Wednesday, November 14, 2007

Om Shanti Om - No Method in Madness

As I walked out of the theatre after watching Farah Khan's Om Shanti Om, there was just one question in my mind – what will she come up with next? Rather, what can she come up with next? If all that inspire her are the masala movies of the 70s and the only thing she can do is spoof, then one thing is guaranteed – we will not see many movies that will have Directed by Farah Khan in the credits. After all, there's only so much you can do with spoofing. And going by what she has done in Om Shanti Om, there isn't much left to be played around with– or spoofed - in her subsequent ventures. It's time she re-invented herself.

After sitting through Farah Khan's Om Shanti Om I emerged thoroughly confused. Why was it that I didn't care much for the entire film, even though I was laughing uncontrollably at almost every single gag (the faux Filmfare Awards sequence, for one, was a hoot!!)? Why did I think it was a bad film, when there wasn't anything that I particularly disliked? I still don't have the answer but it was like watching multiple episodes of brother Sajid Khan's shows on TV – they are usually hilarious but never fully engage you. That is my main problem with Om Shanti Om.

I read somewhere that Farah wrote the script for Om Shanti Om in 2 weeks flat. It shows!! The film is nothing but just a collection of Bollywood in-jokes spread over a dangerously thin plotline. Rather, the plot seems like an afterthought. Of course, one knew it all along that it was a spoof on the masala film genre and the film industry of the 70s, so expecting a 'plot' was foolish. But is it too much to expect a coherent flow, even in a masala movie? Even the worst masala movies of the 70s had a coherent and smooth structure. Om Shanti Om, on the other hand, just goes on the overdrive jumping from one spoof to another with complete disdain for coherency. How could someone who made the hugely entertaining Main Hoon Na, which was also a spoof on the masala genre, get it all wrong the second time round? That brings me back to my original thought – there's only so much you can do with spoofing.

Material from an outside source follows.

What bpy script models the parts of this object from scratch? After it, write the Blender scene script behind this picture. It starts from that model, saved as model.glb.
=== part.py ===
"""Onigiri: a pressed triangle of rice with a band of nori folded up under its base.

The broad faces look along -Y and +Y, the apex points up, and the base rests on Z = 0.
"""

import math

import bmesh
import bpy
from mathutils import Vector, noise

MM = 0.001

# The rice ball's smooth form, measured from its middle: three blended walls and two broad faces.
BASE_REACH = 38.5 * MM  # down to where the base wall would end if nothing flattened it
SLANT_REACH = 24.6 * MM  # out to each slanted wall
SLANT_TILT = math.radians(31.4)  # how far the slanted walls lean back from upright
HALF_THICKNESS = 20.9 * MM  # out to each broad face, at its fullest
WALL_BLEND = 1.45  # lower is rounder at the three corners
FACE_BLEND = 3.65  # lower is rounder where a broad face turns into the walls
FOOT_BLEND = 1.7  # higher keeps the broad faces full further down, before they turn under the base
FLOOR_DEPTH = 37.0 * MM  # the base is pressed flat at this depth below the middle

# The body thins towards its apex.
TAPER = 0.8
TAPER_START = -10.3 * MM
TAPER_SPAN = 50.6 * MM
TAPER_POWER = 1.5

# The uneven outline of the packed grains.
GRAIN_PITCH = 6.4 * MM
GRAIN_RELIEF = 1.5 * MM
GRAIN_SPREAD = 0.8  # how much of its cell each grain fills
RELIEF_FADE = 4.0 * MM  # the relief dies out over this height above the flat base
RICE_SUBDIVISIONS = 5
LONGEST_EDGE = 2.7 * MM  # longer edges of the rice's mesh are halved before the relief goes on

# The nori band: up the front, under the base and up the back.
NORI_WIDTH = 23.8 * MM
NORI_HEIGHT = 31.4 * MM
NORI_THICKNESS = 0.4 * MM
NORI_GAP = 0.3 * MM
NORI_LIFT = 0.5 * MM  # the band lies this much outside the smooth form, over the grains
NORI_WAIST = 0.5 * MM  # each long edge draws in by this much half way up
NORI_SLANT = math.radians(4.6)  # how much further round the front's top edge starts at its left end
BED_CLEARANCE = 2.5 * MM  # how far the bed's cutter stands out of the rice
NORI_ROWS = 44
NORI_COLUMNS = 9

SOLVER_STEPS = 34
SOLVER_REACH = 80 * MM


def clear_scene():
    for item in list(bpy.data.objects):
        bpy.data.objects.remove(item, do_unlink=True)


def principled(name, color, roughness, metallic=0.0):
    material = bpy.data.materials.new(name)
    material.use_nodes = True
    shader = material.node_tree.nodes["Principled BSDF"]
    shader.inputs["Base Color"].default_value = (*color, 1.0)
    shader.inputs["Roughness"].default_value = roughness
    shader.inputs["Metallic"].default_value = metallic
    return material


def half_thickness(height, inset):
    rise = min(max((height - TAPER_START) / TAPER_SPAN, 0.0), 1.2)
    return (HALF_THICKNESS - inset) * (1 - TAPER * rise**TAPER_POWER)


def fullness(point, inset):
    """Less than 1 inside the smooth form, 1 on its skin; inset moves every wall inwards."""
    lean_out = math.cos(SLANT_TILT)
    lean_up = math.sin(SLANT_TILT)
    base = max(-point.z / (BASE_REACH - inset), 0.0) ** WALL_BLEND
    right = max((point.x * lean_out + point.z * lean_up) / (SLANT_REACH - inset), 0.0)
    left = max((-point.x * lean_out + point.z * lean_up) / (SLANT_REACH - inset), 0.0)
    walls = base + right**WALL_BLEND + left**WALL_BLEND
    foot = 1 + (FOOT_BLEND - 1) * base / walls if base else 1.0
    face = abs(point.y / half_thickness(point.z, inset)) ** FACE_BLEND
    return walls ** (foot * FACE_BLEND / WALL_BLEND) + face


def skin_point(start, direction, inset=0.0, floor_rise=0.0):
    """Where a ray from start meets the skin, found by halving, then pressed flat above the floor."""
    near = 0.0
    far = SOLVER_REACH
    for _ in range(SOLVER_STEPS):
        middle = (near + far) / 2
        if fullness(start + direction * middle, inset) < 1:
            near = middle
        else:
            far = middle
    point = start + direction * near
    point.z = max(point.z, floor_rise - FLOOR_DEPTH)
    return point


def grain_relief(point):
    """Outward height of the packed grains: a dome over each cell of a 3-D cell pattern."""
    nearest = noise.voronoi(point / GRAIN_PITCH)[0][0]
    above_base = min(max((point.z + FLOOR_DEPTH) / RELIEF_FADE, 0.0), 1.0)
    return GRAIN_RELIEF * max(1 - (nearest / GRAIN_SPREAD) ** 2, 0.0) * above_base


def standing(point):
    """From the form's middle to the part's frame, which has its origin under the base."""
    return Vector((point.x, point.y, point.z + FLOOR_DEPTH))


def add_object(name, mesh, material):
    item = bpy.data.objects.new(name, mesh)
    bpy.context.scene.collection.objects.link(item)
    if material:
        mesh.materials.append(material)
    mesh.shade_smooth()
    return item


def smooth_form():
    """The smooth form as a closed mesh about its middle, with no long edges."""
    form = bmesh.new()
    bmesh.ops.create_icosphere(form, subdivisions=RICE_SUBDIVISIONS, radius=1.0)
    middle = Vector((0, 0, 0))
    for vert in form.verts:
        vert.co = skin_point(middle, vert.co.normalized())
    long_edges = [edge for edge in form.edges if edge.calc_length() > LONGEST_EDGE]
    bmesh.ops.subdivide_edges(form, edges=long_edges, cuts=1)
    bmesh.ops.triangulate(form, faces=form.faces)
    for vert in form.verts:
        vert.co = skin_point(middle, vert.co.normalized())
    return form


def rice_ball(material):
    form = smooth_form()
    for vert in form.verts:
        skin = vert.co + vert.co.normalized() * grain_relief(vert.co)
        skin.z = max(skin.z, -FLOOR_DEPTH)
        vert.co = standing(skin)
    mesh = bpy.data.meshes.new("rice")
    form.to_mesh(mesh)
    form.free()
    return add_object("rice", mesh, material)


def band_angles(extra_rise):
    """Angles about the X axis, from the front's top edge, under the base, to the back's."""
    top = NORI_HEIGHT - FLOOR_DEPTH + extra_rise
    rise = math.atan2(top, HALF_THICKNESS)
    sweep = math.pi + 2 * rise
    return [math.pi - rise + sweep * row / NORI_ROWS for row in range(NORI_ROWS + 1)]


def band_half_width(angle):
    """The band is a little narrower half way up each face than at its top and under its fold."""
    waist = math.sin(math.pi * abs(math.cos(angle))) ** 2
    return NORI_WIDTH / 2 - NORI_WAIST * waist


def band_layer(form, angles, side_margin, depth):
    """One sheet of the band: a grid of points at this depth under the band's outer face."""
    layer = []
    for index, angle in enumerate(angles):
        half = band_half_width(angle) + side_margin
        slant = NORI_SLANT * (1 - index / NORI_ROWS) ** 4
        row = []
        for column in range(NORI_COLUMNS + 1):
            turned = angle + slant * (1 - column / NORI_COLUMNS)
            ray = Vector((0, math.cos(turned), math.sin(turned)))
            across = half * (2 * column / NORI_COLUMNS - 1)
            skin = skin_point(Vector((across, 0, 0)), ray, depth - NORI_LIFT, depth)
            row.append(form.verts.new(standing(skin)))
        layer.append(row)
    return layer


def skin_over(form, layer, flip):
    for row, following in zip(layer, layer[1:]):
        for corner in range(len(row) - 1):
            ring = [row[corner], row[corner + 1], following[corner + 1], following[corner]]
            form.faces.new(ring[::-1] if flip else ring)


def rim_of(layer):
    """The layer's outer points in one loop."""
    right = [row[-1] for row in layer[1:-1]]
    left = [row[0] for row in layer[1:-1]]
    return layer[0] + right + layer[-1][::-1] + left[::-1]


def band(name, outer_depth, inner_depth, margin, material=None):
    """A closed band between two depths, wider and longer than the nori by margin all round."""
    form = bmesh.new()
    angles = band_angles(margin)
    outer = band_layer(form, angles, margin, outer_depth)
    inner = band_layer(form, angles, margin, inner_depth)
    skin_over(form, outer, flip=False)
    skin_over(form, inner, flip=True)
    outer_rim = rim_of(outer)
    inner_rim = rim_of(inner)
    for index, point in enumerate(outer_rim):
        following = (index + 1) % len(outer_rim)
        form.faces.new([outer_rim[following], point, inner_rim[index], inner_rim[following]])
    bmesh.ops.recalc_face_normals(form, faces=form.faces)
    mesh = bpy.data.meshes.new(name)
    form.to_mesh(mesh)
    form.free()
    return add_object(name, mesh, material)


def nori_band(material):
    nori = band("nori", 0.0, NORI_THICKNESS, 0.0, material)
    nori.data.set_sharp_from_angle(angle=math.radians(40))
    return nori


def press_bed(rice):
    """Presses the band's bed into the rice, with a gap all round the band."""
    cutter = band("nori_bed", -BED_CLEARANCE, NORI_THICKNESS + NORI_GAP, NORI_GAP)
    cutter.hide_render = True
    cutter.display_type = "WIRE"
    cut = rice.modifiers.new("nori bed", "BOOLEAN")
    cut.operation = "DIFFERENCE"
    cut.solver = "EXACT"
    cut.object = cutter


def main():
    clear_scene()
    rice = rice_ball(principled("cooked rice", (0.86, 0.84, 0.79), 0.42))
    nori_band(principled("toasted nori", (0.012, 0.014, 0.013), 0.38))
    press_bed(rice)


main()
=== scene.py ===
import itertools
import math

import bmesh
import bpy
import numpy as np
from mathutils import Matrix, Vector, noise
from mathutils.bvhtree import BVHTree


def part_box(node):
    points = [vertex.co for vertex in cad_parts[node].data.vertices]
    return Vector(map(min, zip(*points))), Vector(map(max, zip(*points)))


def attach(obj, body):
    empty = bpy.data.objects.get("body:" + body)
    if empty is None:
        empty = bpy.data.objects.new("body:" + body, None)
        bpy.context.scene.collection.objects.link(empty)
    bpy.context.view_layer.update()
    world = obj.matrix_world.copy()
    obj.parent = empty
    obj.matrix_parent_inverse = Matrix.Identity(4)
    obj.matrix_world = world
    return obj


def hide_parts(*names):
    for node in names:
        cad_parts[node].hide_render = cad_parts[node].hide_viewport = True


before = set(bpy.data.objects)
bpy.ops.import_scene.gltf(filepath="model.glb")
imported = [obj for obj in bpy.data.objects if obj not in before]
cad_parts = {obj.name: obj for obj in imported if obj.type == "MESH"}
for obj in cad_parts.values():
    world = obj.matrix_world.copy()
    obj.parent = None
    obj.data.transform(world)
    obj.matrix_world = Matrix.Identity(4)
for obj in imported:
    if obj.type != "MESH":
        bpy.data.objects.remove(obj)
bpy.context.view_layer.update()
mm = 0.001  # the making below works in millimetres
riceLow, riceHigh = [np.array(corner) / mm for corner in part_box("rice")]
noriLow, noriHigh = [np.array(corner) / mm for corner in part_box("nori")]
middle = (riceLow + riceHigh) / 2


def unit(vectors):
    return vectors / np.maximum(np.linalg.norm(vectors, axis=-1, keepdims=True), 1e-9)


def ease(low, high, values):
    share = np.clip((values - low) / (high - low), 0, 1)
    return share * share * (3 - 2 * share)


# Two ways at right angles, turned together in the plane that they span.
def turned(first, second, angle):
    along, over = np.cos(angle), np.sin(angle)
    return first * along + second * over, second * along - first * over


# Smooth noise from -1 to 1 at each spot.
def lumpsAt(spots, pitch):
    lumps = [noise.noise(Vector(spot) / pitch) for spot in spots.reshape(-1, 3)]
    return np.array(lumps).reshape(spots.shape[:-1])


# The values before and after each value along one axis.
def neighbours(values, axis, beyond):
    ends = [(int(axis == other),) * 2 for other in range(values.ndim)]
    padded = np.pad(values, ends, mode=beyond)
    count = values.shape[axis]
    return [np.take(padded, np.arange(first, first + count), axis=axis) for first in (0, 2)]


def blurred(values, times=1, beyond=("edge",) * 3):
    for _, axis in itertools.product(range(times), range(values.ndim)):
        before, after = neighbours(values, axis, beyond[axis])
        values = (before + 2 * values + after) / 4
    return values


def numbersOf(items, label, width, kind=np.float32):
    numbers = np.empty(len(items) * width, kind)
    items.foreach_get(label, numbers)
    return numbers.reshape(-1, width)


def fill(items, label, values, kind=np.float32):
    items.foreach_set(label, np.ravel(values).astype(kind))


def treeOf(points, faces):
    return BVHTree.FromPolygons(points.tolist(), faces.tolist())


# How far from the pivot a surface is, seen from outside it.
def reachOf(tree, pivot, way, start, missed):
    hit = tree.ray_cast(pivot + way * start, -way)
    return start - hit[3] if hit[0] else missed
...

Not only that, the difference between Main Hoon Na and Om Shanti Om lies in the screenplay – the much ignored aspect of film making in the Hindi film industry. Main Hoon Na was a very intelligently woven script executed skillfully by a director who juggled through seemingly ridiculous situations with the amazing legerdemain of a cardsharper. It spoofed the masala movies without being so in-your-face, and it had such a remarkable flow that some people actually didn’t get the spoof part of it. Then why did Om Shanti Om stumble so badly in the screenplay department? Was it because Abbas Tyrewala didn't collaborate on the screenplay this time? Or was that by design? Maybe it was Farah's way of making fun of a film industry where the writing department is criminally neglected... Now I’m being a bit too charitable.

The first half of Om Shanti Om, with its disjointed montage of truly hilarious spoofs, was something that I could sit through, but once the real 'plot' (or whatever it was) took over in the second half it was a bumpy ride downhill . After a while, I just didn’t care if the reincarnated Om took his revenge or not. The writer/director also seemed confused about how she wanted to wrap up the story. After wanting to do a Karz like resolution, she suddenly changes tracks to impose a Madhumati on us. Nothing wrong with that, but why did it have to be so hasty?

I must say that the irreverence that Farah shows in Om Shanti Om is commendable. She doesn't believe in being politically correct and can be very blatant in spoofing prominent personalities. Not only that, her ability to laugh at herself and her producer (Shahrukh Khan) is noteworthy. To laugh at oneself requires a very mature sense of humour. The best part is that she managed to convince other people to be party to ridiculing themselves (Subhash Ghai and Shabana Azmi for example).

The other thing I really admire Farah for is the importance she gives to her crew. Both in Main Hoon Na and Om Shanti Om, she lets the audience see the faces behind the camera, the people who have a big role to play in making a film but never get their due. My truly 'emotional' moment from Om Shanti Om was when Pyarelal (the surviving half of the LP duo) walks the red carpet during the end credits. It was great to see him emerge from oblivion through this film. Truly a superstar in his heydays (along with partner Laxmikant), it is sad that the only role he gets to play now is that of an arranger. I appreciate Farah's intentions of asking him to be the arranger for a song that captures the spirit of the 70s, but I would've loved it if Pyarelal had composed all the songs from the first half of the film at least. After all, the posters of 'Dreamy Girl', the film within this film, prominently display 'Music by Laxmikant Pyarelal'.

Despite the fact that Om Shanti Om has been such an underwhelming experience for me, I will still look forward to Farah Khan's next. Who knows, she might stick to what she knows best and surprise us with an innovative take on the masala movies of the 70s. Or she might completely reinvent herself and come up with something drastically different. Whatever it is, she needs to redeem herself.